In his November 25, 2008 column in the New York Times, All Fall Down, Thomas Friedman discusses the current Wall Street meltdown. Reflecting on a Times front page story of November 23, 2008 by Eric Dash and Julie Creswell, titled "Citigroup Pays for a Rush to Risk", Friedman states:
. . . in searing detail it exposed — using Citigroup as Exhibit A — how some of our country’s best-paid bankers were overrated dopes who had no idea what they were selling, or greedy cynics who did know and turned a blind eye. But it wasn’t only the bankers. This financial meltdown involved a broad national breakdown in personal responsibility, government regulation and financial ethics.
Further down in his column Mr. Friedman refers to an article by Michael Lewis published in the December 2008 issue of Politico.com, The End:
check out Michael Lewis’s superb essay, “The End of Wall Street’s Boom,” on Portfolio.com.
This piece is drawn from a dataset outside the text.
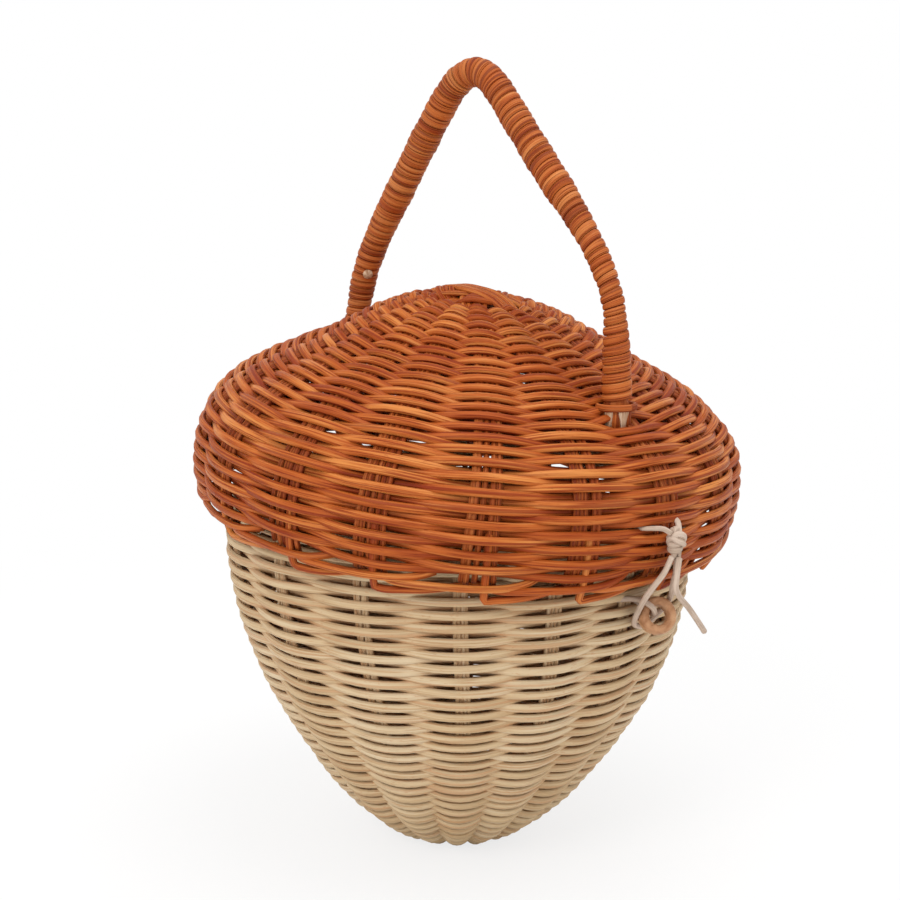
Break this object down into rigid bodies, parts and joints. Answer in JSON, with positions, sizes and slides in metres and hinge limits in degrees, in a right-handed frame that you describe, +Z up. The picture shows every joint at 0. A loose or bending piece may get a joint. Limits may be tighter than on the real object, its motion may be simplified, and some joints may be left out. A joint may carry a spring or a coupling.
{
  "type": "lidded woven basket",
  "caption": "Mushroom-shaped rattan basket with a hinged domed lid, a cane-wound arched handle, and a cord loop that hooks over a wooden bead.",
  "frame": {"origin": "middle of the base, on the surface the basket stands on", "axes": "+Z up along the basket's axis; -Y to the front, where the clasp and the handle's front foot are; +X to the right when looking at the front"},
  "size_m": [0.2058, 0.2173, 0.3022],
  "materials": {
    "stained_rattan": "orange-brown stain, matte",
    "natural_rattan": "unfinished, matte",
    "cane": "stained, satin",
    "peg_wood": "unfinished, matte",
    "bead_wood": "turned, satin",
    "cord": "twisted cotton, matte"
  },
  "bodies": {
    "basket_body": {"bead_tie": "cord", "body_stake_1": "natural_rattan", "body_stake_2": "natural_rattan", "body_stake_3": "natural_rattan", "body_stake_4": "natural_rattan", "body_stake_5": "natural_rattan", "body_stake_6": "natural_rattan", "body_stake_7": "natural_rattan", "body_stake_8": "natural_rattan", "body_weaver_centre_a": "natural_rattan", "body_weaver_centre_b": "natural_rattan", "body_weaver_inner_a": "natural_rattan", "body_weaver_inner_b": "natural_rattan", "body_weaver_middle_a": "natural_rattan", "body_weaver_middle_b": "natural_rattan", "body_weaver_rim_a": "natural_rattan", "body_weaver_rim_b": "natural_rattan", "hinge_tie_left": "cane", "hinge_tie_right": "cane"},
    "lid": {"clasp_knot": "cord", "clasp_lash": "cord", "clasp_loop": "cord", "clasp_tail": "cord", "handle_core": "cane", "handle_peg": "peg_wood", "handle_wrap_foot": "cane", "handle_wrap_main": "cane", "lid_stake_1": "stained_rattan", "lid_stake_2": "stained_rattan", "lid_stake_3": "stained_rattan", "lid_stake_4": "stained_rattan", "lid_stake_5": "stained_rattan", "lid_stake_6": "stained_rattan", "lid_stake_7": "stained_rattan", "lid_stake_8": "stained_rattan", "lid_stake_9": "stained_rattan", "lid_weaver_centre_a": "stained_rattan", "lid_weaver_centre_b": "stained_rattan", "lid_weaver_inner_a": "stained_rattan", "lid_weaver_inner_b": "stained_rattan", "lid_weaver_middle_a": "stained_rattan", "lid_weaver_middle_b": "stained_rattan", "lid_weaver_rim_a": "stained_rattan", "lid_weaver_rim_b": "stained_rattan"},
    "bead": {"bead": "bead_wood"}
  },
  "joints": [
    {"name": "lid_hinge", "type": "hinge", "parent": "basket_body", "child": "lid", "pos_m": [0, 0.09698, 0.13926], "axis": [-1, 0, 0], "range_deg": [0, 150], "deforming": ["clasp_loop"]},
    {"name": "bead_tilt", "type": "hinge", "parent": "basket_body", "child": "bead", "pos_m": [0.00115, -0.0984, 0.11045], "axis": [-0.7071, 0, -0.7071], "range_deg": [0, 50]}
  ]
}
Lewis, who first chronicled Wall Street’s excesses in (his 1989 book) “Liar’s Poker,” profiles some of the decent people on Wall Street who tried to expose the credit binge — including Meredith Whitney, a little known banking analyst who declared, over a year ago, that “Citigroup had so mismanaged its affairs that it would need to slash its dividend or go bust,” wrote Lewis.
Together these three articles (All Fall Down , Citigroup Pays for a Rush to Risk and The End) paint a picture that leads one to question whether President Elect Obama's choices for his economic team and advisers will act in the public interest or in the greedy interests of their Wall Street buddies who sold out our country. Too many of them either were directly involved and/or participated in the creation of the conditions which have caused the meltdown or were somehow promoting the environment.

The story is amazing. The consequences are tragic. I strongly recommend that you read these articles, especially the one by Michael Lewis,
The End. Beware that the article is very long but it is definitely an eye opener.